PROVIDED ENTRIES -
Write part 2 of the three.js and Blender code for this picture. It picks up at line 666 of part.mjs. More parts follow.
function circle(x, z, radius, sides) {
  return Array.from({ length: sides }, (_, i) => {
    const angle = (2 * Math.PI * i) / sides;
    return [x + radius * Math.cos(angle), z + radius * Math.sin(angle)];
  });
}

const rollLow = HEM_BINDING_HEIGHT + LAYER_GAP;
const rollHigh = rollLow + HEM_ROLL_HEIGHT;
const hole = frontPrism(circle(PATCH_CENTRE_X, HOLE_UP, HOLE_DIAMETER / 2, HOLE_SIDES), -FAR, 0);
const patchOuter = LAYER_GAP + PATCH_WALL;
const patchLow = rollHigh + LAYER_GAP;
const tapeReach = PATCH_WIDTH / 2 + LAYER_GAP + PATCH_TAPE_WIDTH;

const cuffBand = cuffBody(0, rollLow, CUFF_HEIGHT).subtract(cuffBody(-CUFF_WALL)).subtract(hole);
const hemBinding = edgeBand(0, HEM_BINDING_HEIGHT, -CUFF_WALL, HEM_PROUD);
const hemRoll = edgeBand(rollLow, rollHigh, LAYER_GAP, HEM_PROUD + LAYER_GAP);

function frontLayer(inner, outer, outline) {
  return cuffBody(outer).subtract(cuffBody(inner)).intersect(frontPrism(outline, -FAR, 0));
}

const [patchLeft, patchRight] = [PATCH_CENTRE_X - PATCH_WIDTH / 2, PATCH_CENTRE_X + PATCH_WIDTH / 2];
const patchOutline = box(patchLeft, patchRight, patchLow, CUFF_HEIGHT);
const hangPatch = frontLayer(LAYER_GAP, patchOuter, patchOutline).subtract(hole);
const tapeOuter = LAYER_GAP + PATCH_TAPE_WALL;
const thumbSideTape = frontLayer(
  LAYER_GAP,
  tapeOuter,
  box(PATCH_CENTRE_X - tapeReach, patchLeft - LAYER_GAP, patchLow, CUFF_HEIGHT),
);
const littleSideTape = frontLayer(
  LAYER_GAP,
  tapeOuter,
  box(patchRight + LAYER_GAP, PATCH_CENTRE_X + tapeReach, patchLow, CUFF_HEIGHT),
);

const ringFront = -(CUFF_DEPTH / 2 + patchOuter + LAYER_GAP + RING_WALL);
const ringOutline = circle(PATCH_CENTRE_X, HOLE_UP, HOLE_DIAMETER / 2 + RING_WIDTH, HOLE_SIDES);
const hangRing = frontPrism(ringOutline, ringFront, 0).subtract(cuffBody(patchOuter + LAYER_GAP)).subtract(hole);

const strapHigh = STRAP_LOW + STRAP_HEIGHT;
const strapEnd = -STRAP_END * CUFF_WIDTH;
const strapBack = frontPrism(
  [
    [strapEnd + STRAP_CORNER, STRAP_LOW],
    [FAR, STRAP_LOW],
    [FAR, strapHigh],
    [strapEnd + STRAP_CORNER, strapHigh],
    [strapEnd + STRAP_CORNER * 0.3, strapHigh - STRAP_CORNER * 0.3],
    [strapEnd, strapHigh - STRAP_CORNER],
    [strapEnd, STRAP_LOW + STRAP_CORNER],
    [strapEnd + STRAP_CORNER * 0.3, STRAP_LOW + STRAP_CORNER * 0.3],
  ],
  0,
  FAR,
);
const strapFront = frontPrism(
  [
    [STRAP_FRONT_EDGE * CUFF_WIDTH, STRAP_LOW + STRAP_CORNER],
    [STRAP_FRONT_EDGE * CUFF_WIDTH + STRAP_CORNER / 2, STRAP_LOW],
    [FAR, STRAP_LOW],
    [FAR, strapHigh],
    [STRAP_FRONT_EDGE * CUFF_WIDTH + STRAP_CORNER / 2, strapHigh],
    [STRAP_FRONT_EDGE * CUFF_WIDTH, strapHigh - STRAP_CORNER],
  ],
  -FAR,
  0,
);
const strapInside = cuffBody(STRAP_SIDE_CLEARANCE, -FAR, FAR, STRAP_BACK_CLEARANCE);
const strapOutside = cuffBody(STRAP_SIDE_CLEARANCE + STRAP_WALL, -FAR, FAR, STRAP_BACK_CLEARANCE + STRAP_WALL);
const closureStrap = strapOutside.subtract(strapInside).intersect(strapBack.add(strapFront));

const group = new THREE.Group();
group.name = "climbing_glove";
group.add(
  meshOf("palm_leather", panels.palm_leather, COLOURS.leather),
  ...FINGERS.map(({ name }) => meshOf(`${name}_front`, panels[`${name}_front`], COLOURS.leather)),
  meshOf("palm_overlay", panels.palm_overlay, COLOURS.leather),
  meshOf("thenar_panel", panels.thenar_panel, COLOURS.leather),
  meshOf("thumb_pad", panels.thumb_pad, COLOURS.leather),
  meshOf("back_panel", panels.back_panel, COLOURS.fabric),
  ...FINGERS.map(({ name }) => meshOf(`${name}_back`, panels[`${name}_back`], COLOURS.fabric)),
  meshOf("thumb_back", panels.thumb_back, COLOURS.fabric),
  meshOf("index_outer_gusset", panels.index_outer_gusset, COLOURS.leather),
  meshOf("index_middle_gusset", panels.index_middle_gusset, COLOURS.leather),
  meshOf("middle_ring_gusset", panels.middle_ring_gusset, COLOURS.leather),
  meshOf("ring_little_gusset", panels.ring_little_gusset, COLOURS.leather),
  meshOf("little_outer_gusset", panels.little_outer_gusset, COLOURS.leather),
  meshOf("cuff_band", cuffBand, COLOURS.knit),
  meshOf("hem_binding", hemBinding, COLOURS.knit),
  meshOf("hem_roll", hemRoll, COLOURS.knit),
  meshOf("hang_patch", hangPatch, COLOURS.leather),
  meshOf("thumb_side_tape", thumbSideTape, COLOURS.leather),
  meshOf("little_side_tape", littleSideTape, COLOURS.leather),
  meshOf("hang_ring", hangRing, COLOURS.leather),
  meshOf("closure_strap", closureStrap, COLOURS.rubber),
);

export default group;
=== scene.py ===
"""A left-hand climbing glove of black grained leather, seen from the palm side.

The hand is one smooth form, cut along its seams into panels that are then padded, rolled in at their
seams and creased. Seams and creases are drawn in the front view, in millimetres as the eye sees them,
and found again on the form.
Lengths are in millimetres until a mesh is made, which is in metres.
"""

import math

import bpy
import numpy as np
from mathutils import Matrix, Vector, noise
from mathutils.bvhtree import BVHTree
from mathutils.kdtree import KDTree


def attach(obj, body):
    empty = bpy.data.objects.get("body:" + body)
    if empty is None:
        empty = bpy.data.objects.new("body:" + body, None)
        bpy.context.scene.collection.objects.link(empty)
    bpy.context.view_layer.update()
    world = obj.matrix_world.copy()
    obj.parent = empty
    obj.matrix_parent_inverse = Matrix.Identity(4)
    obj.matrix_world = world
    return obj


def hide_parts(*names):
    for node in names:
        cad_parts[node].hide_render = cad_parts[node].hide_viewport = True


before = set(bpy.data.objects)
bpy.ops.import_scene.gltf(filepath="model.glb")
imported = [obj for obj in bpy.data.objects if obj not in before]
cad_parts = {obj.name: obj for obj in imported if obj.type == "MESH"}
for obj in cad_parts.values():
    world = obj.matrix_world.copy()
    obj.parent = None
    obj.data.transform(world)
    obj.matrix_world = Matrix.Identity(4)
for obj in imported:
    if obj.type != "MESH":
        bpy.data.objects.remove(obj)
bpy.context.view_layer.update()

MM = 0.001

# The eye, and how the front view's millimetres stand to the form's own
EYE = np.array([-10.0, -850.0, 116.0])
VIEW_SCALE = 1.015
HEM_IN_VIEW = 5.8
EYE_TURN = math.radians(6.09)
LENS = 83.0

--

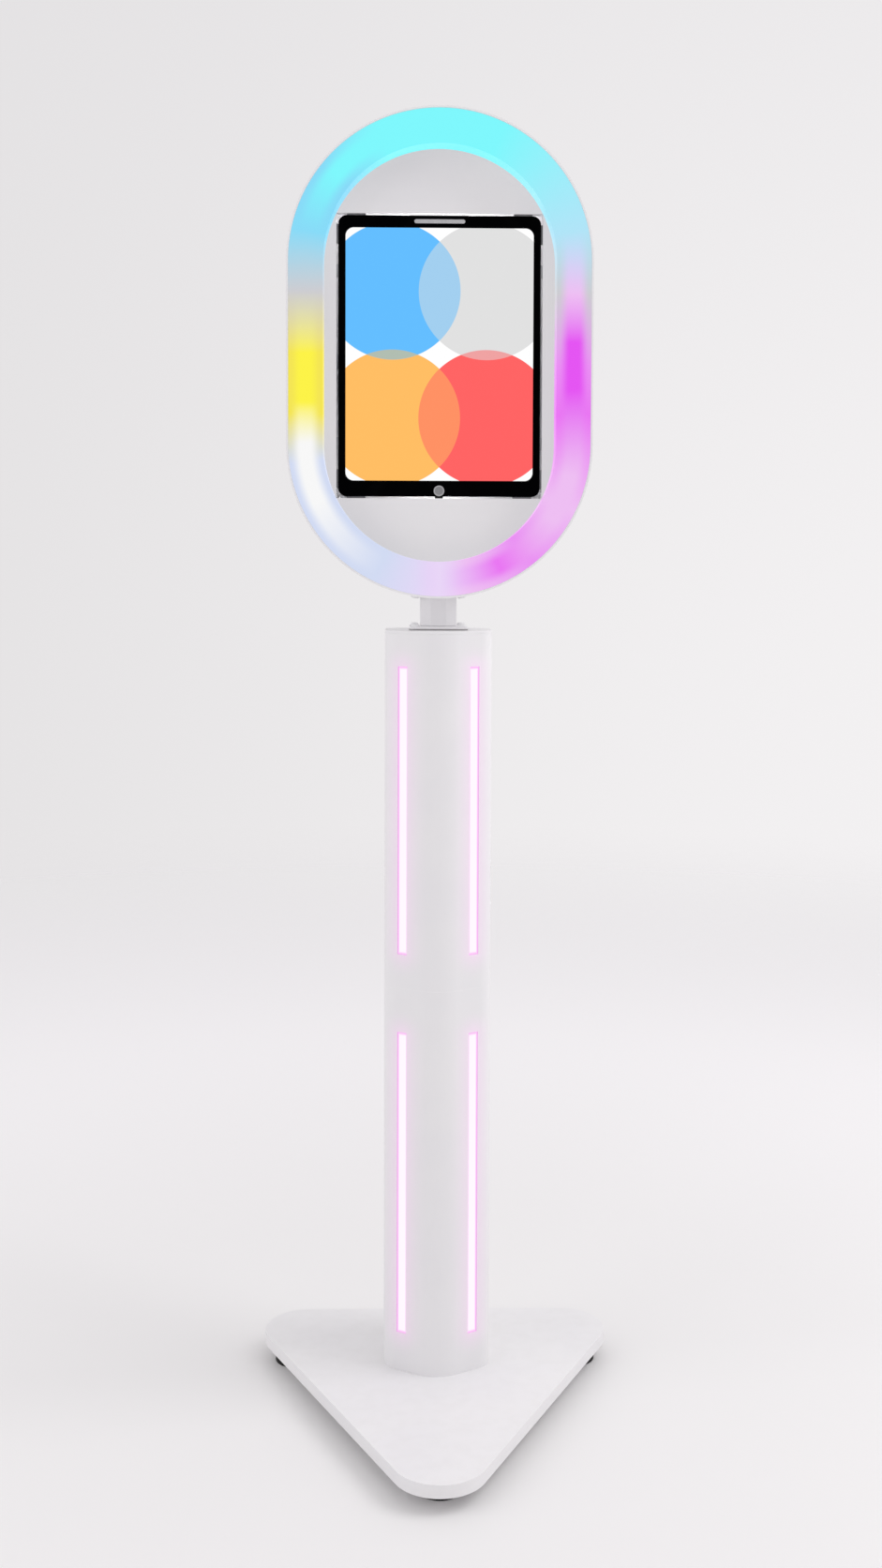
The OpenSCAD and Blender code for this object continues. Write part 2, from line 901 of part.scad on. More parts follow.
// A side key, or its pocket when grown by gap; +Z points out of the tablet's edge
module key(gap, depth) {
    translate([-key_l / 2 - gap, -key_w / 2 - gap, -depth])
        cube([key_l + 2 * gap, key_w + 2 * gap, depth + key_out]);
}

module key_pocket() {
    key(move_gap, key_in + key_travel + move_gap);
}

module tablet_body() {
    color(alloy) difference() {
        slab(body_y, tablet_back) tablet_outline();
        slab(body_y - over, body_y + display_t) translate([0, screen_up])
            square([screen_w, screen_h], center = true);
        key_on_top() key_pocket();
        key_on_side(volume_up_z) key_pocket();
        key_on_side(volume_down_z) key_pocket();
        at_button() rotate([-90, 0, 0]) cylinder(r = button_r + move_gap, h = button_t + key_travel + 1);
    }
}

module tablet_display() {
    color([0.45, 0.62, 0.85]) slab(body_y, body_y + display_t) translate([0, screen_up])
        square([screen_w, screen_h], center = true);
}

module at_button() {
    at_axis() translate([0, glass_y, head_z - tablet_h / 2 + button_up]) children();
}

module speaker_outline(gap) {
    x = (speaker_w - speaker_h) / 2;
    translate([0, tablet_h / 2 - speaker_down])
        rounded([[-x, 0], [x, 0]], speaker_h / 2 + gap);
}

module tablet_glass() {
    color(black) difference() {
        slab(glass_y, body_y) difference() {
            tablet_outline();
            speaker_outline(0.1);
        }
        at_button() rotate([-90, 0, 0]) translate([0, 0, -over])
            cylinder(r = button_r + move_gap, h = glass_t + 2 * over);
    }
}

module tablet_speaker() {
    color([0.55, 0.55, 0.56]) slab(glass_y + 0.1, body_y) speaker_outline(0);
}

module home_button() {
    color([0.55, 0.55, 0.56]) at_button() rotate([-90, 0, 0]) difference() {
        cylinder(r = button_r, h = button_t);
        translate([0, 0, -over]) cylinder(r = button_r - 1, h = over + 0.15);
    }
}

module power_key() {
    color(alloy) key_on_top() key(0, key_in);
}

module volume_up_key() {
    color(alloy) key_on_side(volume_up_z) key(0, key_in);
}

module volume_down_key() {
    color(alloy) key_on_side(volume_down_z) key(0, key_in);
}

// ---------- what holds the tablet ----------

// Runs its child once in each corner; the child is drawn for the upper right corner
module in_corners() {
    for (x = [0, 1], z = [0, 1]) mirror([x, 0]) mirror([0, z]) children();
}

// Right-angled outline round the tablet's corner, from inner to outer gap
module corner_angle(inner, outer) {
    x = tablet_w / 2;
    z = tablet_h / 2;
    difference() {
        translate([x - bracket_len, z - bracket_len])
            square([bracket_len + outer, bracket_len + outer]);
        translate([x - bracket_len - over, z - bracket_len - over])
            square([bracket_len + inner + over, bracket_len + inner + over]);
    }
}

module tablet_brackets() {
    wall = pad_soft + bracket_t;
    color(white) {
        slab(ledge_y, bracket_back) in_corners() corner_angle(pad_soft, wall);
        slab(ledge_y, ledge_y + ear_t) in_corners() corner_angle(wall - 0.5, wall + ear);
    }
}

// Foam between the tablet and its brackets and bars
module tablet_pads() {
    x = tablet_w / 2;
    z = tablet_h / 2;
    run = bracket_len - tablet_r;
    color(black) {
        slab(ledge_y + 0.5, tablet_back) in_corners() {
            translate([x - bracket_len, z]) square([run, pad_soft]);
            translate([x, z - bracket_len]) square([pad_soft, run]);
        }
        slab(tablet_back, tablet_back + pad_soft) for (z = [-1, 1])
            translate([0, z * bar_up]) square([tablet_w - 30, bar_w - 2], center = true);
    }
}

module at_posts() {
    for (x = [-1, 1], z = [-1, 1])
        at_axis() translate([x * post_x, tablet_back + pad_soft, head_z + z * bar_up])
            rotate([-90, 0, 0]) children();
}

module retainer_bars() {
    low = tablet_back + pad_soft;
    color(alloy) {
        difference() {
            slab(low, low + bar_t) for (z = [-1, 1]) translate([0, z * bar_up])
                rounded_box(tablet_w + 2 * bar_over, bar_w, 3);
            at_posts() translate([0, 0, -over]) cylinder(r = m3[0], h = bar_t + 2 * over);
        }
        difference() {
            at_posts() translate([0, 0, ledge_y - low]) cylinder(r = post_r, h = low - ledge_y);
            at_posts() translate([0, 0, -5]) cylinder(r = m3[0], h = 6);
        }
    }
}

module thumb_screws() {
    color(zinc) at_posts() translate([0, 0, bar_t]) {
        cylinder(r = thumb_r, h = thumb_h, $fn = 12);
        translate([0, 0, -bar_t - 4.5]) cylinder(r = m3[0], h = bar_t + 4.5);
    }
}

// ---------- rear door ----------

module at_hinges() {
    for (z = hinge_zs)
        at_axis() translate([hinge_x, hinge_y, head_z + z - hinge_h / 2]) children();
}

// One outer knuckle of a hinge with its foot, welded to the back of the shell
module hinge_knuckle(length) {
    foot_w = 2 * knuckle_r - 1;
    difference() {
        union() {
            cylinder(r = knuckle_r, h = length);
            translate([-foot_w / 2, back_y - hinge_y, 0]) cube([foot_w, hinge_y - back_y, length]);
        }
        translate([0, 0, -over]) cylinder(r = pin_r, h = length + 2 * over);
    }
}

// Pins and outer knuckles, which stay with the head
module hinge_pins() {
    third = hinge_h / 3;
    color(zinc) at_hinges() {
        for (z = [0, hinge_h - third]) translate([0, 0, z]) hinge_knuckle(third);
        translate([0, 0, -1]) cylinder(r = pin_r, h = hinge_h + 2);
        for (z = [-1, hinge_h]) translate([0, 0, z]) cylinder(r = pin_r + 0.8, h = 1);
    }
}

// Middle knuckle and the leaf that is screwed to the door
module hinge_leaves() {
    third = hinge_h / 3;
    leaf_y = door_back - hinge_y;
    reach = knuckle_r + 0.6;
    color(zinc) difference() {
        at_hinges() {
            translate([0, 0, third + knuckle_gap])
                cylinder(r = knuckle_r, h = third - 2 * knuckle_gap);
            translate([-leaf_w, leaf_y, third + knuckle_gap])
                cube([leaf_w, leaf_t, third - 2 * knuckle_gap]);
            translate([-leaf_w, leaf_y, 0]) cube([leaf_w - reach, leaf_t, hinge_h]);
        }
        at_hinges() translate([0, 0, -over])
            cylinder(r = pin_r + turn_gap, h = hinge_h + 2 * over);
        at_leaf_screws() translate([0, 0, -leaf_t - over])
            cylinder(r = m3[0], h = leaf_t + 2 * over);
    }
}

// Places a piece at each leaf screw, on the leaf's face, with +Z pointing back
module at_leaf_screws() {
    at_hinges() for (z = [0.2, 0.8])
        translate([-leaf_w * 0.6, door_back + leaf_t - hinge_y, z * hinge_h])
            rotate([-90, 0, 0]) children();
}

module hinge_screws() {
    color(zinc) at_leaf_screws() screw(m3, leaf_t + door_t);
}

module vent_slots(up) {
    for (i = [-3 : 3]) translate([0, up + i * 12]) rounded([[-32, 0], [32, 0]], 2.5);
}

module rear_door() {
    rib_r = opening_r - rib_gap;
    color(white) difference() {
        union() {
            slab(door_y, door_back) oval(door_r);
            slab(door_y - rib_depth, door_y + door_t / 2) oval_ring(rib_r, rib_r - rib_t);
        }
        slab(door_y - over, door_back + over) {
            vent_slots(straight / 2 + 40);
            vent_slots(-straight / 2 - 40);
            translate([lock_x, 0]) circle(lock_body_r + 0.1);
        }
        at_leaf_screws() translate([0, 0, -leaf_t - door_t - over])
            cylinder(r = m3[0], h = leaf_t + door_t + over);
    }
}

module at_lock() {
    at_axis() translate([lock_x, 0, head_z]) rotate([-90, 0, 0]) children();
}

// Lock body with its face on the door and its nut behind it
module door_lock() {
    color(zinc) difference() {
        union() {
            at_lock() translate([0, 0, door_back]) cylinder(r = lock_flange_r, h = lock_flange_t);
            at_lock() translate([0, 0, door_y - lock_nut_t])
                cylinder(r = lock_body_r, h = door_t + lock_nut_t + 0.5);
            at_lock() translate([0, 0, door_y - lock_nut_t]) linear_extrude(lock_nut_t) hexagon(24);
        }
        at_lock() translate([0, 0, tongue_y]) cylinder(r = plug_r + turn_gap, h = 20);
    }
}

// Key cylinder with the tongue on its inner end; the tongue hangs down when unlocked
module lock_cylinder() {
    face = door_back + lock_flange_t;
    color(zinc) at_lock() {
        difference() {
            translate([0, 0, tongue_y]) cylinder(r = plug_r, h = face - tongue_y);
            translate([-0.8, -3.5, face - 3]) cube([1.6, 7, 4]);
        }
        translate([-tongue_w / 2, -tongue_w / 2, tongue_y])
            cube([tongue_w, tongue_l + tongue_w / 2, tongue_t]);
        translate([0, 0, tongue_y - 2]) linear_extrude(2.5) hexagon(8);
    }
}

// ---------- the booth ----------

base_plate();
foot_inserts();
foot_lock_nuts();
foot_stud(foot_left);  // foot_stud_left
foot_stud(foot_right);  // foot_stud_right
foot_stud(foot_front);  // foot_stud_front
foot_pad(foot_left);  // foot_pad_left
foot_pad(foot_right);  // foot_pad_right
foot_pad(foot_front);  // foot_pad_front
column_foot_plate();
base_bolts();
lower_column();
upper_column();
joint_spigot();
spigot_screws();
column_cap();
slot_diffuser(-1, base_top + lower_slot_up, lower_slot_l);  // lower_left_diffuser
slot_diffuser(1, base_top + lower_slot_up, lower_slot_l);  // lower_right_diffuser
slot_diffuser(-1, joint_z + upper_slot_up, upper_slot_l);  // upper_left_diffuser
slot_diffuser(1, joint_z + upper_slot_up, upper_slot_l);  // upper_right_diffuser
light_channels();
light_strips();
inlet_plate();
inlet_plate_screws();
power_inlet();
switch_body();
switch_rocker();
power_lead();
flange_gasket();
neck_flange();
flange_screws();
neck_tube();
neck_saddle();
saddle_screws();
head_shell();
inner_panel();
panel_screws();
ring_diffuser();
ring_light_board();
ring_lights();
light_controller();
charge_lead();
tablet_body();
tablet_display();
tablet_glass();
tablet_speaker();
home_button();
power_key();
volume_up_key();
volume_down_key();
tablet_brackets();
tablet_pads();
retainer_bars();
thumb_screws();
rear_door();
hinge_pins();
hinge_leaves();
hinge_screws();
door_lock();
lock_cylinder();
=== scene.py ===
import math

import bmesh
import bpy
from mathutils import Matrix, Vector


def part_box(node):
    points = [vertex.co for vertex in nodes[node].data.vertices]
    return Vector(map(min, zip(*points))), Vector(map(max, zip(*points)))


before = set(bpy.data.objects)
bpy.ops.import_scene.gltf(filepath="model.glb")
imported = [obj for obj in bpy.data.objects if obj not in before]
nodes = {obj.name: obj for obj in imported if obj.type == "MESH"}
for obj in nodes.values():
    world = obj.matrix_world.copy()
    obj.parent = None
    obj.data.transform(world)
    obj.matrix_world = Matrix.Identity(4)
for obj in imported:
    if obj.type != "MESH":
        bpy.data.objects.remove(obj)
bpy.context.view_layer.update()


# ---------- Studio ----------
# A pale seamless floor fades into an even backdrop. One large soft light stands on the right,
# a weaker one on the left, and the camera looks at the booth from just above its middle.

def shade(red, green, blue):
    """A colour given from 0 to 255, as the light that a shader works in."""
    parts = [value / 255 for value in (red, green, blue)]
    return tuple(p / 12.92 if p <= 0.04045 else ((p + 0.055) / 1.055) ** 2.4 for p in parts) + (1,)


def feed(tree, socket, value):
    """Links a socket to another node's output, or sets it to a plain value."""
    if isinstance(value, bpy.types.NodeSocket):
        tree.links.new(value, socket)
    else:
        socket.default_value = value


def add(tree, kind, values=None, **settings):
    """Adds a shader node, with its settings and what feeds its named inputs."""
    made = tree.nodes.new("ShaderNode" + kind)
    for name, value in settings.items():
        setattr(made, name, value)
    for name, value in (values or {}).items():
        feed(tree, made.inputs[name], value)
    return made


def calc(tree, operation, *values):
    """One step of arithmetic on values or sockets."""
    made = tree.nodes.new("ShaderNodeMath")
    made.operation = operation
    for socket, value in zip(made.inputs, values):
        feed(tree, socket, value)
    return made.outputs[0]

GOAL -
From the records above, transcribe without alteration every line from the one with "Write part 2 of" to the one with "const hemRoll = edgeBand(rollLow, rollHigh, LAYER_GAP, HEM_PROUD", inclusive.

SOLUTION BELOW -
Write part 2 of the three.js and Blender code for this picture. It picks up at line 666 of part.mjs. More parts follow.
function circle(x, z, radius, sides) {
  return Array.from({ length: sides }, (_, i) => {
    const angle = (2 * Math.PI * i) / sides;
    return [x + radius * Math.cos(angle), z + radius * Math.sin(angle)];
  });
}

const rollLow = HEM_BINDING_HEIGHT + LAYER_GAP;
const rollHigh = rollLow + HEM_ROLL_HEIGHT;
const hole = frontPrism(circle(PATCH_CENTRE_X, HOLE_UP, HOLE_DIAMETER / 2, HOLE_SIDES), -FAR, 0);
const patchOuter = LAYER_GAP + PATCH_WALL;
const patchLow = rollHigh + LAYER_GAP;
const tapeReach = PATCH_WIDTH / 2 + LAYER_GAP + PATCH_TAPE_WIDTH;

const cuffBand = cuffBody(0, rollLow, CUFF_HEIGHT).subtract(cuffBody(-CUFF_WALL)).subtract(hole);
const hemBinding = edgeBand(0, HEM_BINDING_HEIGHT, -CUFF_WALL, HEM_PROUD);
const hemRoll = edgeBand(rollLow, rollHigh, LAYER_GAP, HEM_PROUD + LAYER_GAP);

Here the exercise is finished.